- DIRECTIVE
Write out all of the entries exactly, please.

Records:
_ _ _ _

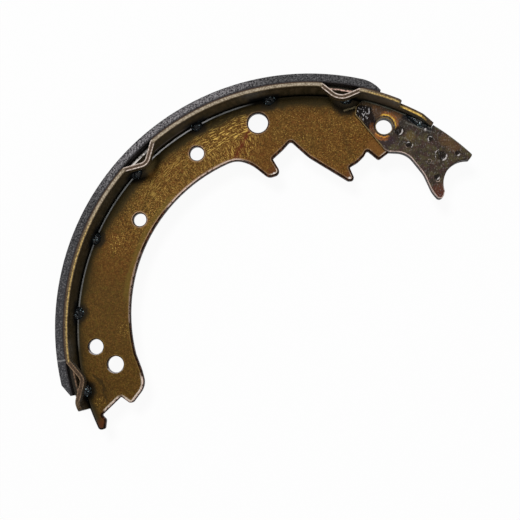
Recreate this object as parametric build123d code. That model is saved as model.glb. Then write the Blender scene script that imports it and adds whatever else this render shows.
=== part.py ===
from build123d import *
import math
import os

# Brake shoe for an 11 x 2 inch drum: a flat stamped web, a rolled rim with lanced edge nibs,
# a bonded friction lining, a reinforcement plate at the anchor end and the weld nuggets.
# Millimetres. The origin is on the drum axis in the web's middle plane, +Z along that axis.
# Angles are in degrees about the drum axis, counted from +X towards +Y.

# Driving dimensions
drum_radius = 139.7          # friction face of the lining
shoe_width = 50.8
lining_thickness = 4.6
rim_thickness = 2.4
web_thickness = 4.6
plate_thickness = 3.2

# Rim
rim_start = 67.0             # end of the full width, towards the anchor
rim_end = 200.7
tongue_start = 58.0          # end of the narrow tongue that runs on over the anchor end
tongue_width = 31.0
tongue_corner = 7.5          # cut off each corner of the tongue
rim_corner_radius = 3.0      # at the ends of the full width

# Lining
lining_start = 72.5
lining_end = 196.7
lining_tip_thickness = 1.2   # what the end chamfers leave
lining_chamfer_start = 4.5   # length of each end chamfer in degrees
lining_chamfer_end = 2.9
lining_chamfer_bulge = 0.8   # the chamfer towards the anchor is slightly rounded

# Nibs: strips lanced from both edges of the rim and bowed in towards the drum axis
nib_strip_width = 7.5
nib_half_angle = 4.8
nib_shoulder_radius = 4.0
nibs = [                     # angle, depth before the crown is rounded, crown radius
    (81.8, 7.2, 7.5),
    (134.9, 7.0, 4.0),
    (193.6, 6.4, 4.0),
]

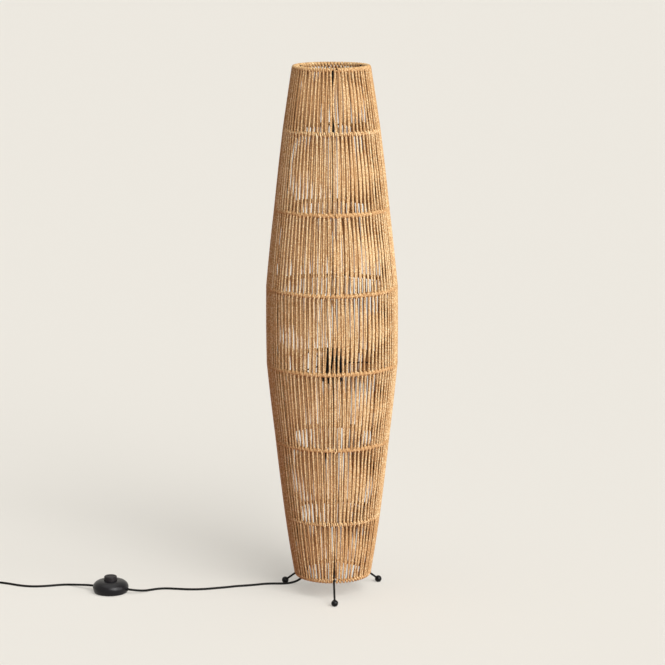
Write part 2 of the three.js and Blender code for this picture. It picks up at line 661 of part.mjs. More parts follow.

_ _ _ _

- SOLUTION TO THIS EXERCISE
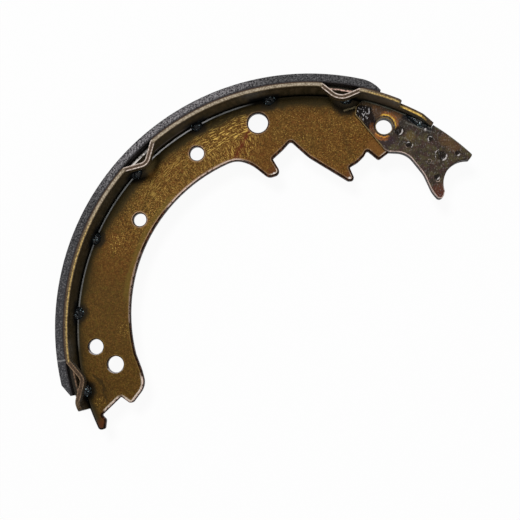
Recreate this object as parametric build123d code. That model is saved as model.glb. Then write the Blender scene script that imports it and adds whatever else this render shows.
=== part.py ===
from build123d import *
import math
import os

# Brake shoe for an 11 x 2 inch drum: a flat stamped web, a rolled rim with lanced edge nibs,
# a bonded friction lining, a reinforcement plate at the anchor end and the weld nuggets.
# Millimetres. The origin is on the drum axis in the web's middle plane, +Z along that axis.
# Angles are in degrees about the drum axis, counted from +X towards +Y.

# Driving dimensions
drum_radius = 139.7          # friction face of the lining
shoe_width = 50.8
lining_thickness = 4.6
rim_thickness = 2.4
web_thickness = 4.6
plate_thickness = 3.2

# Rim
rim_start = 67.0             # end of the full width, towards the anchor
rim_end = 200.7
tongue_start = 58.0          # end of the narrow tongue that runs on over the anchor end
tongue_width = 31.0
tongue_corner = 7.5          # cut off each corner of the tongue
rim_corner_radius = 3.0      # at the ends of the full width

# Lining
lining_start = 72.5
lining_end = 196.7
lining_tip_thickness = 1.2   # what the end chamfers leave
lining_chamfer_start = 4.5   # length of each end chamfer in degrees
lining_chamfer_end = 2.9
lining_chamfer_bulge = 0.8   # the chamfer towards the anchor is slightly rounded

# Nibs: strips lanced from both edges of the rim and bowed in towards the drum axis
nib_strip_width = 7.5
nib_half_angle = 4.8
nib_shoulder_radius = 4.0
nibs = [                     # angle, depth before the crown is rounded, crown radius
    (81.8, 7.2, 7.5),
    (134.9, 7.0, 4.0),
    (193.6, 6.4, 4.0),
]

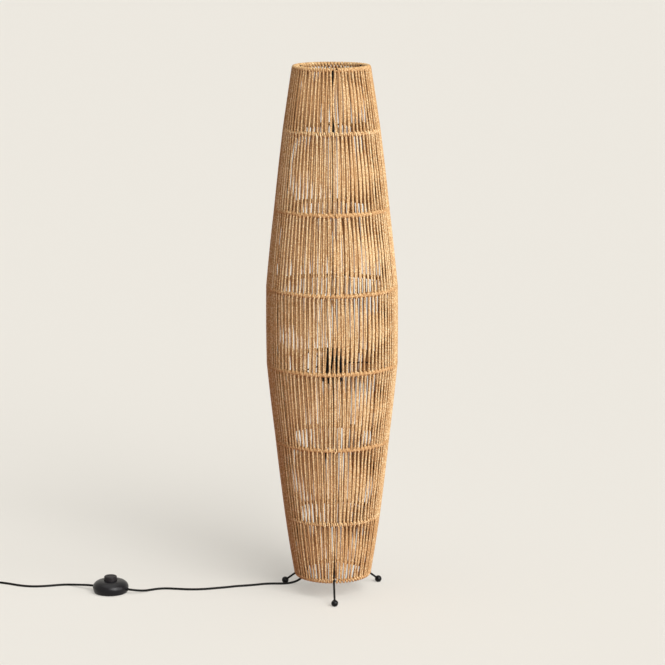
Write part 2 of the three.js and Blender code for this picture. It picks up at line 661 of part.mjs. More parts follow.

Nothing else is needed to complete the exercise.